Looking for a job can be tough if your heart is not in it. Some people want money as soon as they leave uni, others want a super long break. You need to find what is right for you. Searching for a job, and getting declined can be so disheartening, so only start looking when you are mentally prepared. Whatever you do also, do not get disheartened by unemployment rates, there will be something out there for you!

If you want some time off, make sure to do it as soon as you graduate – employers will always ask about gaps in your CV – and if the break comes at an odd time you may be facing 20 questions. Sometimes a mental health break and a refresh are all you need.

What I have found though, is that graduates have the best time nailing the job process either in their last couple of months of uni or straight after the final exams are done. As most students like to take a break straightway, companies find themselves with students not available for 3 months. If you can, I would recommend getting into the market straight away, so you are ahead of the curve of students taking a break. You do not have to spend hours a day, maybe 1-2 hours is enough – depending on your success.


Concluding Thoughts

And there we have it!
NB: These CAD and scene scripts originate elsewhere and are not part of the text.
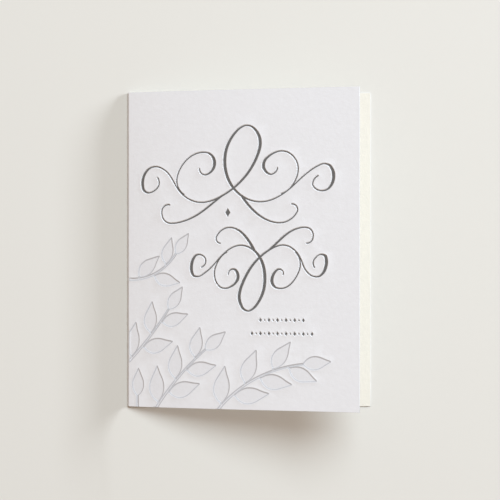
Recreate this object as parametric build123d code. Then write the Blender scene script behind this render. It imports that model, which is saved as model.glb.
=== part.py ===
from build123d import *
import math
import os

# A folded greeting card of thick cotton paper. It lies on its back panel with the fold at the left, and its
# front cover stands open a little. The front carries letterpress ornament: two pen flourishes and two rows of
# beads that take dark ink, and pale leafy sprigs in the lower left corner. Inside and back are blank.
# Frame: +X to the right from the fold, +Y to the card's top, +Z up. The origin is at the middle of the back
# panel, on the surface that the card lies on. Sizes are in millimetres and angles in degrees.

# The sheet
panel_width = 107.95  # from the fold's outside to the free edge, when the card is shut
card_height = 139.7  # along the fold
paper_thickness = 0.55
fold_inner_radius = 0.35  # what the scored fold springs back to
opening_angle = 20.3  # between the panels

# Depth of the letterpress impressions
ink_depth = 0.3
leaf_depth = 0.22

# Pen widths of the flourishes
hairline = 0.65
swell = 1.45  # where the pen is pressed, on the strokes drawn down the page
outline_arc = 5.0  # about the length of each arc that the strokes' outlines are made of

# Upper flourish, by its margins on the front cover
upper_left_margin = 6.5
upper_right_margin = 10.5
upper_top_margin = 15.5
upper_height = 43.0

# Lower flourish, which is the same figure turned over
lower_left_margin = 29.5
lower_right_margin = 15.0
lower_gap = 1.5  # below the upper flourish
lower_height = 37.0

flourish_slant = 0.25  # the figure leans this far to the right for each unit of its height

# Lozenge under the crossing of the upper flourish
lozenge_width = 2.4
lozenge_height = 3.9

# Rows of beads under the flourishes
bead_right_margin = 35.0  # from the free edge to the middle of the rows
bead_row_heights = (39.2, 33.3)  # above the bottom edge
bead_counts = (11, 15)
bead_pitch = 1.95
bead_width = 1.35
bead_height = 1.95
small_bead_share = 0.6  # every other bead is this much of the size of its neighbours

# Leafy sprigs
stem_foot_width = 0.8
stem_tip_width = 0.45
leaf_spacing = 7.0  # between a side leaf and the next, which is on the stem's other side
leaf_stalk = 1.2
leaf_angle = 46.0  # between a side leaf and its stem
leaf_slimness = 0.5  # a leaf's width over its length
leaf_curl = 0.16  # sideways drift of a side leaf's tip over its length
leaf_shrink = 0.25  # how much smaller the leaf at the tip of a stem is
leaf_belly = 0.85  # the power that brings a leaf's widest place towards its foot, where 1 is midway
leaf_tip_draw = 0.2  # the power that draws its tip out, where 0 is as blunt as the foot
leaf_side_arcs = 3
fold_clearance = 0.15  # the plate stops this far short of the bend

# Each sprig's foot from the front's lower left corner, the way it sets off, its length, how far it turns, and
# the length of its first leaf
SPRIGS = (
    ((-3.0, 57.0), -10.0, 30.0, 66.0, 14.0),
    ((-4.0, 16.5), 42.0, 36.0, 14.0, 15.5),
    ((4.4, -4.0), 94.0, 9.0, -6.0, 16.0),
    ((11.0, -4.0), 58.0, 40.0, -18.0, 16.0),
    ((40.0, -4.0), 54.0, 50.0, -48.0, 16.5),
)

# The flourish as it is drawn, upright, before it is stretched to its place: x from its axis of symmetry, y up
# the page. The pen starts each stroke at its first point. The loop starts at its crown, crosses the axis and
# ends in a volute on the other side, and the other strokes spring from it.
DRAWN_HALF_WIDTH = 44.9
DRAWN_TOP = 21.3
DRAWN_BOTTOM = -19.0
LOOP_STROKE = (
    (0, 21),
    (6.2, 16.5),
    (7.4, 8.5),
    (4, 0),
    (-4, -7.4),
    (-15, -10.2),
    (-25.5, -5.2),
    (-33.5, 2.6),
    (-40.6, 4.6),
    (-44.2, -0.6),
    (-41.2, -5.9),
    (-36.2, -4.2),
    (-37.2, 0.2),
)
INNER_VOLUTE = (
    (-22.5, -7),
    (-27.4, -1.6),
    (-26.4, 5.4),
    (-20.4, 10),
    (-14, 9.2),
    (-11.4, 4.2),
    (-15, 1),
    (-18, 3.6),
)
LOW_TAIL = (
    (-4.6, -7.7),
    (-12, -14),
    (-21, -18.3),
    (-29.4, -17.4),
    (-31.4, -12.8),
    (-28.2, -11.2),
)
LOZENGE_DROP = -14.5

# Worked out from the sizes above
fold_outer_radius = fold_inner_radius + paper_thickness
fold_middle_radius = fold_inner_radius + paper_thickness / 2
opening = math.radians(opening_angle)
back_flat = panel_width - fold_outer_radius
front_flat = back_flat + fold_middle_radius * opening  # what the fold gives up as the card opens
fold_centre = Vector(-panel_width / 2 + fold_outer_radius, 0, fold_outer_radius)
along_front = Vector(math.cos(opening), 0, math.sin(opening))
out_of_front = Vector(-math.sin(opening), 0, math.cos(opening))

# On the front cover's outer face: x from the bend to the free edge, y from the bottom edge to the top
front_face = Plane(
    origin=fold_centre + out_of_front * fold_outer_radius - Vector(0, card_height / 2, 0),
    x_dir=along_front,
    z_dir=out_of_front,
)


def folded_sheet():
    """The blank sheet: both panels flat, joined by a bend of constant thickness along the fold."""

    def skin(radius):
        """One side of the sheet's section, at this radius round the bend."""
        back_edge = fold_centre + Vector(back_flat, 0, -radius)
        back_bend = fold_centre + Vector(0, 0, -radius)
        middle_way = math.pi + opening / 2
        middle = fold_centre + Vector(math.cos(middle_way), 0, math.sin(middle_way)) * radius
        front_bend = fold_centre + out_of_front * radius
        front_edge = front_bend + along_front * front_flat
        return back_edge, back_bend, middle, front_bend, front_edge

    outer = skin(fold_outer_radius)
    inner = skin(fold_inner_radius)
    section = Curve() + [
        Line(outer[0], outer[1]),
        ThreePointArc(outer[1], outer[2], outer[3]),
        Line(outer[3], outer[4]),
        Line(outer[4], inner[4]),
        Line(inner[4], inner[3]),
        ThreePointArc(inner[3], inner[2], inner[1]),
        Line(inner[1], inner[0]),
        Line(inner[0], outer[0]),
    ]
    return extrude(make_face(section), amount=card_height / 2, dir=(0, 1, 0), both=True)


def arcs_through(points):
    """A chain of arcs, each through the next two points."""
    return [ThreePointArc(*points[i : i + 3]) for i in range(0, len(points) - 2, 2)]


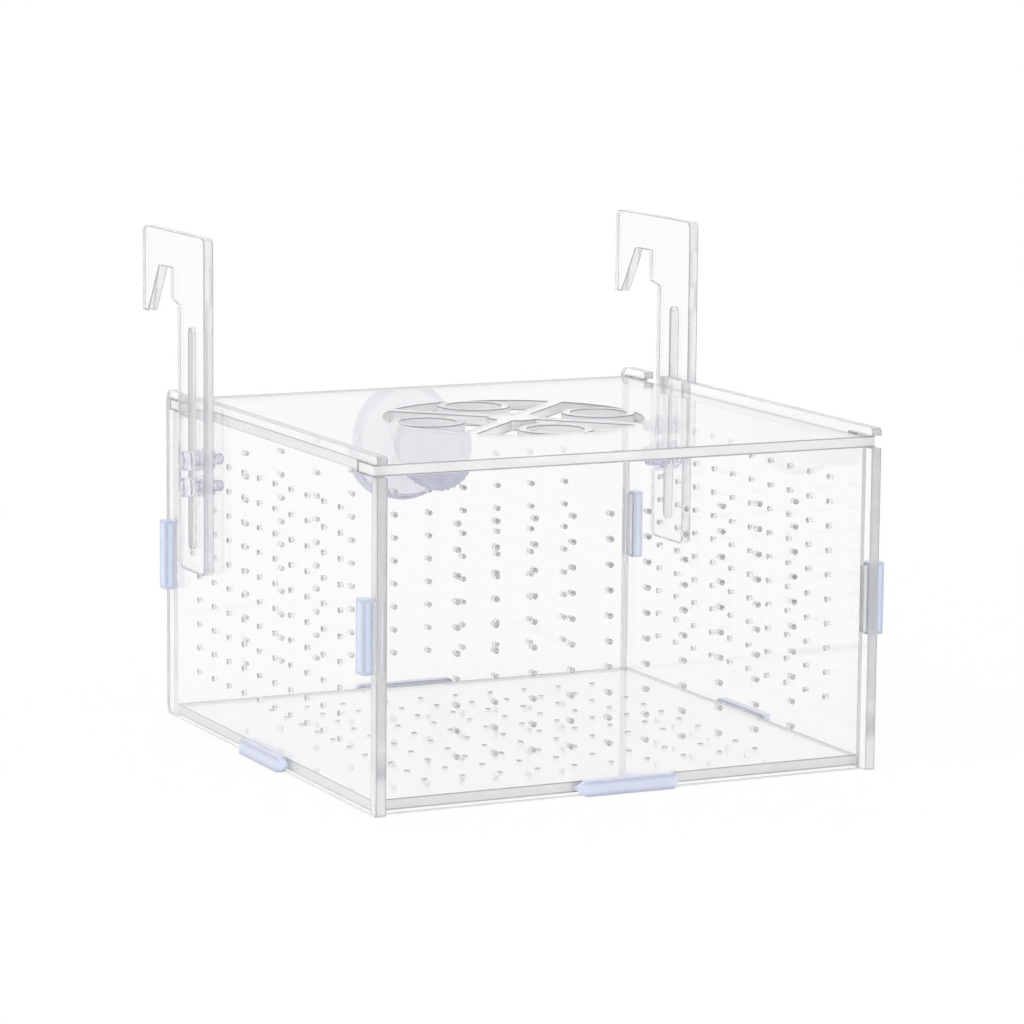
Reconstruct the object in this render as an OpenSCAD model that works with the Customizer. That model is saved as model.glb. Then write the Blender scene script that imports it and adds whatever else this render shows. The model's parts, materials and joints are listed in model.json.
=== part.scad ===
// Fish breeding box: clear slotted sheets held by tongues and push-on caps,
// with two hooks for the tank's rim and a suction cup for its wall.
// Origin: centre of the base panel's underside. +Y is the back, +Z is up.

/* [Box] */
// Width over both side panels
box_w = 150; // [135:1:200]
// Depth of the side panels, front edge to rear edge
box_d = 150; // [135:1:200]
// Height of the side panels
box_h = 95; // [85:1:140]
// Thickness of every sheet of the box
sheet_t = 3; // [2.5:0.1:4]
// Radius of the side panels' rear corners
rear_corner_r = 3; // [1:0.5:5]
// Radius of the side panels' front corners
front_corner_r = 1; // [0.5:0.5:1.5]
// How far the front and back panels stand in from the side panels' edges
wall_inset = 2.8; // [2.2:0.1:6]

/* [Tongues and caps] */
// Length of the tongue at each end of the front and back panels
side_tongue_l = 18.4; // [10:0.2:24]
// How far that tongue stands out of the side panel
side_tongue_out = 2.2; // [1.5:0.1:4]
// Wall of the straight caps round their tongues
side_cap_wall = 0.8; // [0.5:0.1:1.5]
// Length of the tongue on each side of the base panel
base_tongue_l = 24.5; // [14:0.5:28]
// How far the base tongues stand out of the walls
base_tongue_out = 1.6; // [1:0.1:5]
// Wall of the pointed caps above, below and beyond their tongues
base_cap_wall = 0.6; // [0.5:0.05:1.2]
// Length of the pointed ends of the base caps
base_cap_point_l = 3; // [2:0.5:8]

/* [Lid] */
// Drop of the lid's top face below the side panels' top edges
lid_drop = 2.5; // [1.8:0.1:6]
// Length of each lid ear along the side panel
ear_l = 9.7; // [6:0.1:12]
// How far each ear reaches into the side panel
ear_reach = 2.7; // [1.5:0.1:2.8]
// Diameter of the cut-out rosette
rosette_d = 73; // [60:1:86]
// Width of the four bars that cross the rosette
bar_w = 4.5; // [3:0.5:7]
// Outer diameter of the ring in each petal
petal_ring_d = 21; // [18:0.5:23]
// Width of that ring
petal_ring_w = 2.6; // [2:0.2:4]
// Diameter of the boss where the bars cross
hub_d = 15; // [10:0.5:18]

/* [Vent holes] */
// Diameter of the vent holes
vent_d = 1.6; // [1:0.1:2.5]
// Holes along each row
vent_cols = 10; // [6:2:12]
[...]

If you take the process step by step, getting a graduate scheme that is also a dream job will happen! Never rush the process, or try to fall into any job that comes your way – instead, find out what you really want to do, and go for it! You may get setbacks and stopping blocks, but if you find out what the employers want from a candidate and try to meet that, you will struggle to go wrong! Hopefully, this will help you to cope when struggling to find a job after university!